Warmer weather brings summer festivals and new show opportunities.  This means exhibiting your merchandise in outdoor settings.  This can present a whole new set of challenges in setting up your booth area.  Once you understand the needs of an outdoor show, you might find you like them best.  Let’s take a look at the differences in an outdoor show vs an indoor show.

Your Space -

At an outdoor show you know that you will have a 10’x10’ space to work with.  This allows for a large display area and

lots of room that customers can use to shop your booth. It also allows you to be more creative with your show set up.  Indoor shows generally give you a smaller display area per booth.  This may cause you added expense in the form of additional booths to get the same 10’x10’ size.  One indoor booth may cause you to have to alter your setup to accommodate the smaller area.  We actually have a basic setup that can be easily altered depending on the size of the booth area but we like the openness of the setup that can use at an outdoor show.
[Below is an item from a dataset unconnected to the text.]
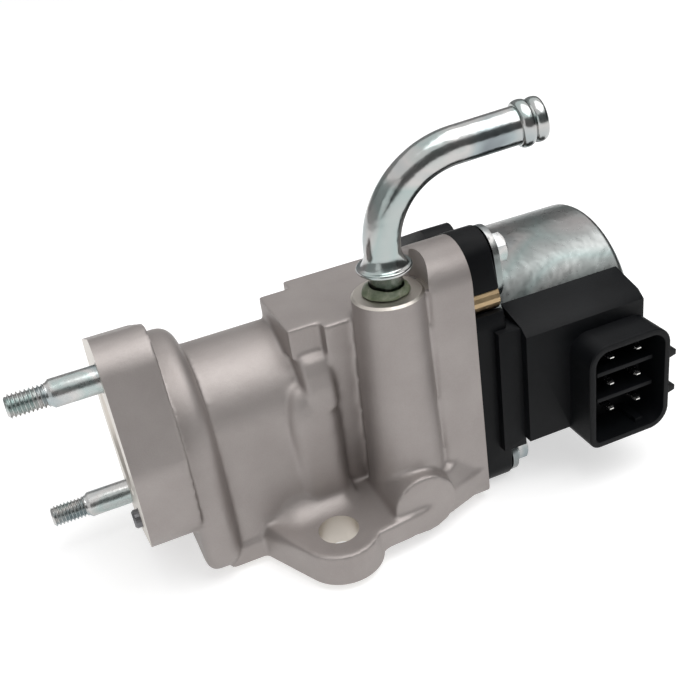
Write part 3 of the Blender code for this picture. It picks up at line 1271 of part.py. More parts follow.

For outdoor shows you will want to invest in a canopy that includes sides.  These are generally 10’x10’ and most promoters (especially art shows) want it to be white to give a uniform look to the show.  We purchased one at Ecanopy but they are also available at sporting goods stores and club stores.  Just make sure it is sturdy as weather can play havoc on weak canopies.  The sides will come in handy to protect you from the wind, rain and sun.  Ours can be added individually and then zip together.  Stakes work great to secure your canopy in grassy areas but you will also want weights to secure it in parking lots, streets, and other areas where stakes can’t go.  You can purchase weights or you will find lots of ideas to make your own on Pinterest.

Weather -

The biggest negative for an outdoor show can be the weather.  A rainy day can cause slow or no show traffic.  A windy day or a sudden gust of wind can ruin your display or cause you to lose merchandise.  A sunny hot day can melt perishable items.  Here is where those canopy sides will come in handy to help protect your space and your merchandise.  The biggest positive for an outdoor show can also be the weather.  A beautiful sunny day can bring out lots of people and make for a very profitable show.  Indoor shows are climate controlled so you don’t have to worry about heat, sun, wind or rain. The weather can still cause problems by preventing customers from getting to the show and make for a slow unprofitable day.

Merchandising -

Deciding if an outdoor show is for you will depend a lot on your items and how you merchandise them.  Since indoor shows often give you limited space in one booth,  you may want to rethink how you want to merchandise at an outdoor show.  We use shelving to merchandise our hand turned wood bowls.  It brings them up so a customer can see what we have before they get to us.  At an outdoor show we have plenty of room for our overflow table and we are able to spread out and still have lots of room for us and customers.  I like how they can also shop on both sides of our side tables.  We generally use our canopy sides as a wall behind the shelving to help highlight the items on the shelves and discourage theft.  However you merchandise, make sure all of your display items are secure so that they don't topple over from wind or uneven ground.  If you need merchandising ideas, visit an outdoor show and see what others are using.  You will also find tons of great ideas on Pinterest.  

 

Customers -

You will find that you have different types of customers at outdoor shows vs. indoor shows.  Since outdoor shows are often part of street fairs or festivals you will see more families enjoying an outing and possibly people on vacation.  Generally the customer is in a relaxed mood where impulse buying can happen.  At the show in the picture we were exhibiting in a popular park with a great playground.  We had a lot of customers who had just brought the kids to play at the park and were excited to find a band festival and a craft show.  We ended up having very a profitable day at a small show we had never sold at before.  Indoor shows are more purposeful.  Your customer chose to visit the show and probably has specific things they are looking for.  This is especially true with holiday shows.  These shows can be very profitable too but you will probably find more competition for the customer's dollar.

As I’m writing this it occurs to me that these experiences and observations are written from a Michigan perspective where outdoor shows can only be done part of the year due to snow and where we can have changing weather conditions the rest of the year.  Share your experiences with outdoor and indoor shows.  Which do you like best?  Have you ever done an outdoor show in December?